> [DATA LINES]
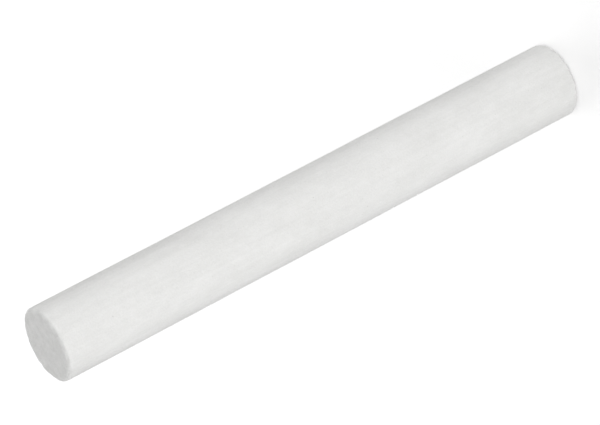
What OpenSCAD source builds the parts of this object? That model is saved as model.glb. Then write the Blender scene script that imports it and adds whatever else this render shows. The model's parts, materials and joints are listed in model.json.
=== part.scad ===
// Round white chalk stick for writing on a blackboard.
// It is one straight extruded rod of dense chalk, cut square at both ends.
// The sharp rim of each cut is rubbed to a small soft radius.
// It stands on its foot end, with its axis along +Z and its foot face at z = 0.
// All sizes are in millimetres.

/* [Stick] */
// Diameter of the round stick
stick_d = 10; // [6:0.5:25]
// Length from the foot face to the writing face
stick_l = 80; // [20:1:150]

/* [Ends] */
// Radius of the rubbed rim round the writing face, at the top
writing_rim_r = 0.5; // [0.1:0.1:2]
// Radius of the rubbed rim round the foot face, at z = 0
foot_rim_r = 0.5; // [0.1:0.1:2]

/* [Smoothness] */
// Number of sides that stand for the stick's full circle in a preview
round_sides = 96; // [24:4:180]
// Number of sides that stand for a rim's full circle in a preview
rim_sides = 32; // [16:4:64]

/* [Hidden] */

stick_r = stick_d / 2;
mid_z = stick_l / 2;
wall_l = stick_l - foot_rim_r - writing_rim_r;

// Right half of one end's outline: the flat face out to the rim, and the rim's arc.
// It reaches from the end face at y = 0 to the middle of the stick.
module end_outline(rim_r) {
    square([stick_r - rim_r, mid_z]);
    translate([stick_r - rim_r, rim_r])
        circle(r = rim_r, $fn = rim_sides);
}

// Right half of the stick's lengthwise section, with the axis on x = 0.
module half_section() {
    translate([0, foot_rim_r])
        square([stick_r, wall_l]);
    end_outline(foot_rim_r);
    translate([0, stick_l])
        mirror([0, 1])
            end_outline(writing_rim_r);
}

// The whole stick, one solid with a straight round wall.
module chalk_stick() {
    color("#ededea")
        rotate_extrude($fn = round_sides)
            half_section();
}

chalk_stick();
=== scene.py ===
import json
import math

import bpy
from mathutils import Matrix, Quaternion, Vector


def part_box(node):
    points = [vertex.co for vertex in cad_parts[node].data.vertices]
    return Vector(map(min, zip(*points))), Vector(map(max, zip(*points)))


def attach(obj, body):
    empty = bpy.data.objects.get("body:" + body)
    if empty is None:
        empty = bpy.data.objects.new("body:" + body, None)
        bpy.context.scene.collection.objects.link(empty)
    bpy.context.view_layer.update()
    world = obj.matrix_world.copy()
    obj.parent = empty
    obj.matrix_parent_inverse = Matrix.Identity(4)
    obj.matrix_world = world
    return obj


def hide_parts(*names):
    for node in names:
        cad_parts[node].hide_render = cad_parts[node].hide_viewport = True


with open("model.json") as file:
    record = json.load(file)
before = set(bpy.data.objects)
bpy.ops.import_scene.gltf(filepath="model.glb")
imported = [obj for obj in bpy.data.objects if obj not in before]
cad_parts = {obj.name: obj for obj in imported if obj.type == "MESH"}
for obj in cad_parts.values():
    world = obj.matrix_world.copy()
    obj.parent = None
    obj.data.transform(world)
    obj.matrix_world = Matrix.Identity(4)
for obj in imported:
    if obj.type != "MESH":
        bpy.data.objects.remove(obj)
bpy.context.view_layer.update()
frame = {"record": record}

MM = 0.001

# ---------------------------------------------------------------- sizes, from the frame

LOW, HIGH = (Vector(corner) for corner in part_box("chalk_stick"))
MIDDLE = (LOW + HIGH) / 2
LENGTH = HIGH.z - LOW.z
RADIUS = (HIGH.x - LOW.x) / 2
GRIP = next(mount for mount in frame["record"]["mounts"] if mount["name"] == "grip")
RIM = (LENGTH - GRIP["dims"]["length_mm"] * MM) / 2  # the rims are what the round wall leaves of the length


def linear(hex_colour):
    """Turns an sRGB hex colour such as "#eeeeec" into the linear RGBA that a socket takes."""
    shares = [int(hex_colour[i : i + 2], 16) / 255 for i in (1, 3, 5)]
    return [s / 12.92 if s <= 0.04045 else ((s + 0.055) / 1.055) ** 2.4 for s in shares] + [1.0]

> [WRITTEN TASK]
Identify the lines of the data that contain the word "return". Copy each of them.

> [THE COMPLETED TASK]
    return Vector(map(min, zip(*points))), Vector(map(max, zip(*points)))
    return obj
    return [s / 12.92 if s <= 0.04045 else ((s + 0.055) / 1.055) ** 2.4 for s in shares] + [1.0]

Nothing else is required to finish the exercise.